Canada has always had fewer, larger, better diversified banks that cooperated more. They are all overseen by a single national regulator. That means more financial stability, but it might also mean less dynamic banks that don’t innovate as much and could maintain higher margins on some products.   

Some think the answer in the US is obvious: much higher capital requirements calculated against simpler common measures. I don’t fully buy that because any guardrail can be moved or weakened in a more reactive political system – and often in hard-to-see ways. For example, use ordinary GAAP accounting to measure balance sheets and the fight could move to change rules over what counts as an asset or liability. The US and Europe already have different measures for derivatives exposure, for example.  

A possible answer for financial stability is to lessen the influence of politics on rule-setting and supervision. The US, UK and others have done this with monetary policy, for instance. But that’s no panacea: Independent central banks may be good at inflation targeting, but they struggle to help economic growth and have been blamed for rising inequality. If you’re solving only for financial stability, you might lose track of fair pricing for consumers or helpful innovations. 

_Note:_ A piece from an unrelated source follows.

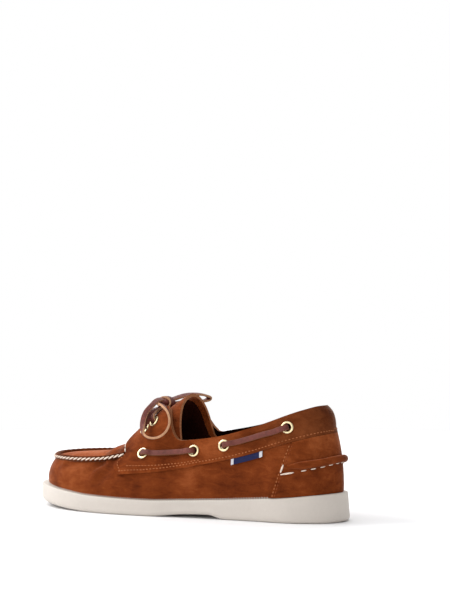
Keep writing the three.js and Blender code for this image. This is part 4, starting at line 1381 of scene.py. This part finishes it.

Another possible answer is to simply not use the banking system for political or social aims: Those are best and most democratically achieved through taxation or legislation that has been openly debated.

The regulatory response to SVB, the Fed’s proposed rule changes, is already in deep trouble politically. Chair Jerome Powell now suggests they could be withdrawn. The Recoup Act, too, might well be neutered, just like previous similar attempts. We will learn things from the last crisis and some guardrails might improve, but it’s hard to see the US waving farewell to financial crises.